• _Instruction_
Find the line containing "Write part 2" and copy it exactly, along with every line after it up to and including the line containing "bpy.context.view_layer.objects.active = piece". Copy nothing else.

• _Source records_
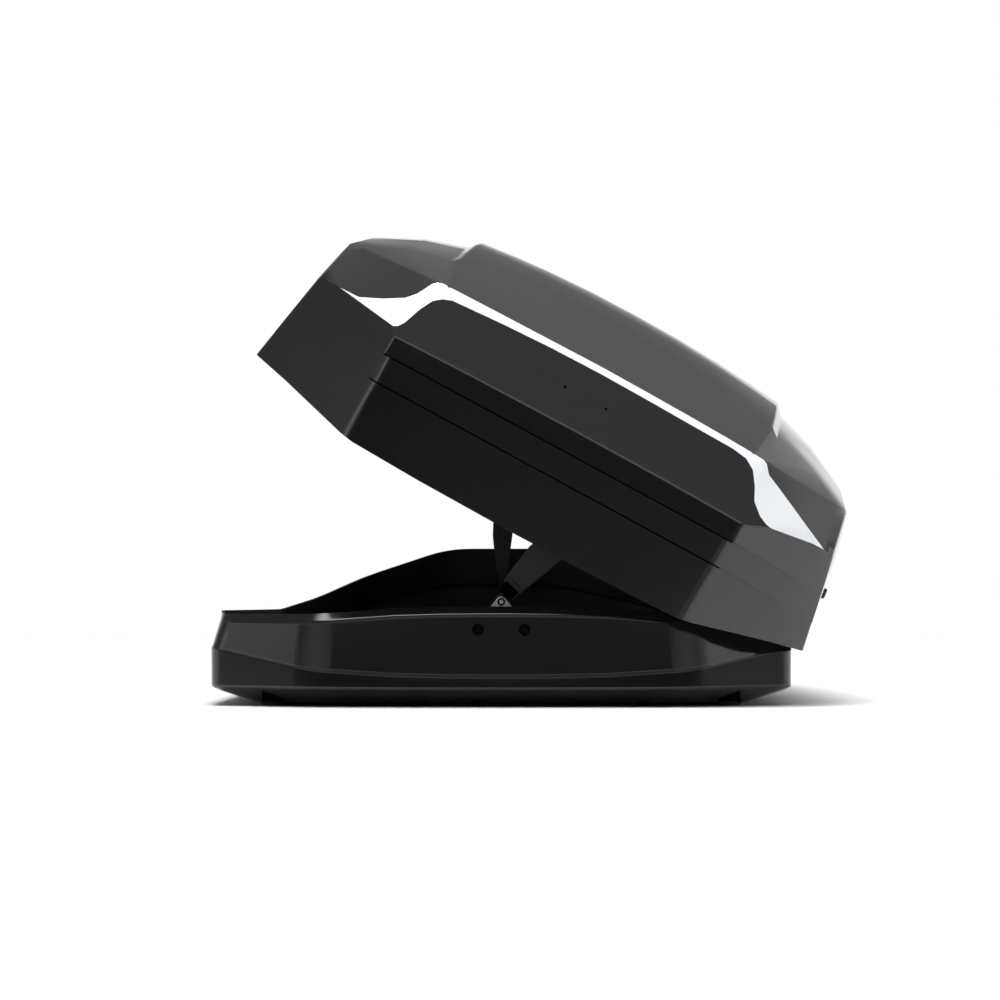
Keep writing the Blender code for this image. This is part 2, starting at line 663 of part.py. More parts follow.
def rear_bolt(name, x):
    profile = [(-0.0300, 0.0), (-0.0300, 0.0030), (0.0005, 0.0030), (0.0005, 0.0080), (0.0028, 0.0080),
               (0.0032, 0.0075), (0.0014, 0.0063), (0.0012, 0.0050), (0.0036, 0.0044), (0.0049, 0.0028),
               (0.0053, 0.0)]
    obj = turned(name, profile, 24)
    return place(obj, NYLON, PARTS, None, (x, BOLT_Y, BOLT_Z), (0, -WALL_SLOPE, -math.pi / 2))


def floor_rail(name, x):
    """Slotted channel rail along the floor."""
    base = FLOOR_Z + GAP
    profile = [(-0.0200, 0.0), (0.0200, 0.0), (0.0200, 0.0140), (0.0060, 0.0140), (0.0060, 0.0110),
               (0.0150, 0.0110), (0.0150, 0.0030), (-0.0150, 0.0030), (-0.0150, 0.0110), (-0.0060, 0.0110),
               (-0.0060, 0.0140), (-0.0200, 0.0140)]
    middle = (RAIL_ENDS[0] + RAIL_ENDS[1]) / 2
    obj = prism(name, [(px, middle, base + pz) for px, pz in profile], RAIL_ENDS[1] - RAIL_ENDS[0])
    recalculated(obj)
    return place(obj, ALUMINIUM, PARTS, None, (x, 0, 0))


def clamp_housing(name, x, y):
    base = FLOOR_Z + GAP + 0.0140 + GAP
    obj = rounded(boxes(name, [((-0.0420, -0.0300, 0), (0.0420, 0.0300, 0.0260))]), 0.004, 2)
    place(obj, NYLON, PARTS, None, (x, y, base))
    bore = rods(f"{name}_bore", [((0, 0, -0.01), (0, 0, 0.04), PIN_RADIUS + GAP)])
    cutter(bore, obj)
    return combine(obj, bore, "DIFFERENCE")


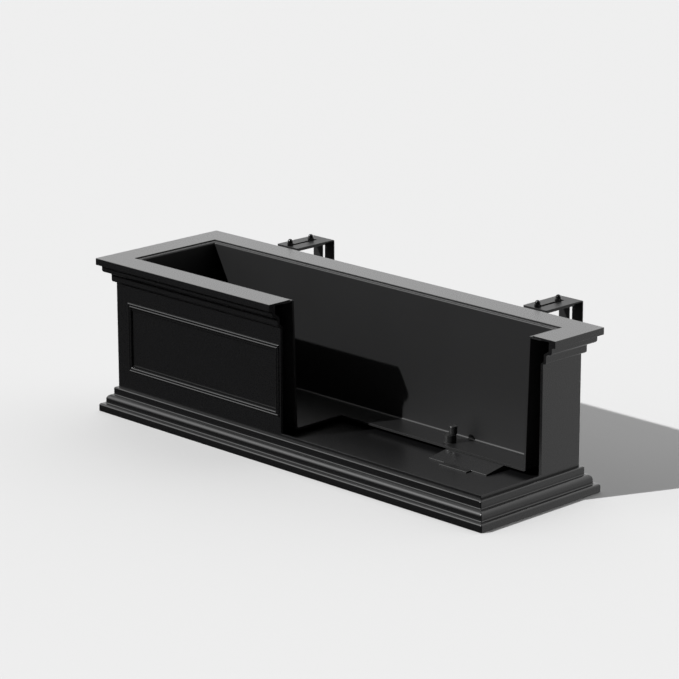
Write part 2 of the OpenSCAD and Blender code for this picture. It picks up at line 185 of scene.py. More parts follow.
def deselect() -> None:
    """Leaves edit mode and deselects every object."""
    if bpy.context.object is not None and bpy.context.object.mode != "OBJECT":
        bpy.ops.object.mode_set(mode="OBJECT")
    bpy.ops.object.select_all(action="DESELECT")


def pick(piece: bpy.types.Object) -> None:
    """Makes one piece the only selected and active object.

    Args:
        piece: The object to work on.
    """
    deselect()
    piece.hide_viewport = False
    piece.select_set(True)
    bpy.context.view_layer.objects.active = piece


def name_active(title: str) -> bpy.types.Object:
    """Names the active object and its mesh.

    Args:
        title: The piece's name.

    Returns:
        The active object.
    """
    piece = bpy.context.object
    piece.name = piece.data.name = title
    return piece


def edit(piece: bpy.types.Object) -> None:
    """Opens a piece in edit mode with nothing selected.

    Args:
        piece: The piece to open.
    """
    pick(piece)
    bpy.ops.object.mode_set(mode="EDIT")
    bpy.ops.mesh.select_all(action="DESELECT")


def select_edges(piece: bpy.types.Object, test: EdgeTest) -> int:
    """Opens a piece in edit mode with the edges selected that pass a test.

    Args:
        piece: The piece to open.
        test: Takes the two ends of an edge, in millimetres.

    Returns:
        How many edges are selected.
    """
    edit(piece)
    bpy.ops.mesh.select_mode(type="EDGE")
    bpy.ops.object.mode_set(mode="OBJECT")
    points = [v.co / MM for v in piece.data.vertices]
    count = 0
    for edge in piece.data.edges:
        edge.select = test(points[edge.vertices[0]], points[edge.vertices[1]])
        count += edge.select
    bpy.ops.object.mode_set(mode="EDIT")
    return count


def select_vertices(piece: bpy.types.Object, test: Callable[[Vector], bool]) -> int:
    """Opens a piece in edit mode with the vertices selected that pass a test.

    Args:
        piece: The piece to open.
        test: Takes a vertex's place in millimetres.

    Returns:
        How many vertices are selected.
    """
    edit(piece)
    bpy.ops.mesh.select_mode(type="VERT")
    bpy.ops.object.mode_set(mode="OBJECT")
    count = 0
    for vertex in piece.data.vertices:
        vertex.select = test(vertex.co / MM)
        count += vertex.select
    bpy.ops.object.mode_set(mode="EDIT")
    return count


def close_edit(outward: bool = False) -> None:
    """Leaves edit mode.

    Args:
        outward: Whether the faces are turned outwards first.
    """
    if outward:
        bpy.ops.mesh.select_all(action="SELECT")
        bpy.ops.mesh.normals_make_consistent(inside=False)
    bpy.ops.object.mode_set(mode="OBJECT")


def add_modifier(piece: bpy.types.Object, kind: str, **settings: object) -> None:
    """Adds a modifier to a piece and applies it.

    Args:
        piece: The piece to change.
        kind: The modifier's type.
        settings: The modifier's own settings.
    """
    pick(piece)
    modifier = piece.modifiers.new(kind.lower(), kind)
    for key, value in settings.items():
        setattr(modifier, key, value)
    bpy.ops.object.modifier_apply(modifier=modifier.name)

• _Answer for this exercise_
Write part 2 of the OpenSCAD and Blender code for this picture. It picks up at line 185 of scene.py. More parts follow.
def deselect() -> None:
    """Leaves edit mode and deselects every object."""
    if bpy.context.object is not None and bpy.context.object.mode != "OBJECT":
        bpy.ops.object.mode_set(mode="OBJECT")
    bpy.ops.object.select_all(action="DESELECT")


def pick(piece: bpy.types.Object) -> None:
    """Makes one piece the only selected and active object.

    Args:
        piece: The object to work on.
    """
    deselect()
    piece.hide_viewport = False
    piece.select_set(True)
    bpy.context.view_layer.objects.active = piece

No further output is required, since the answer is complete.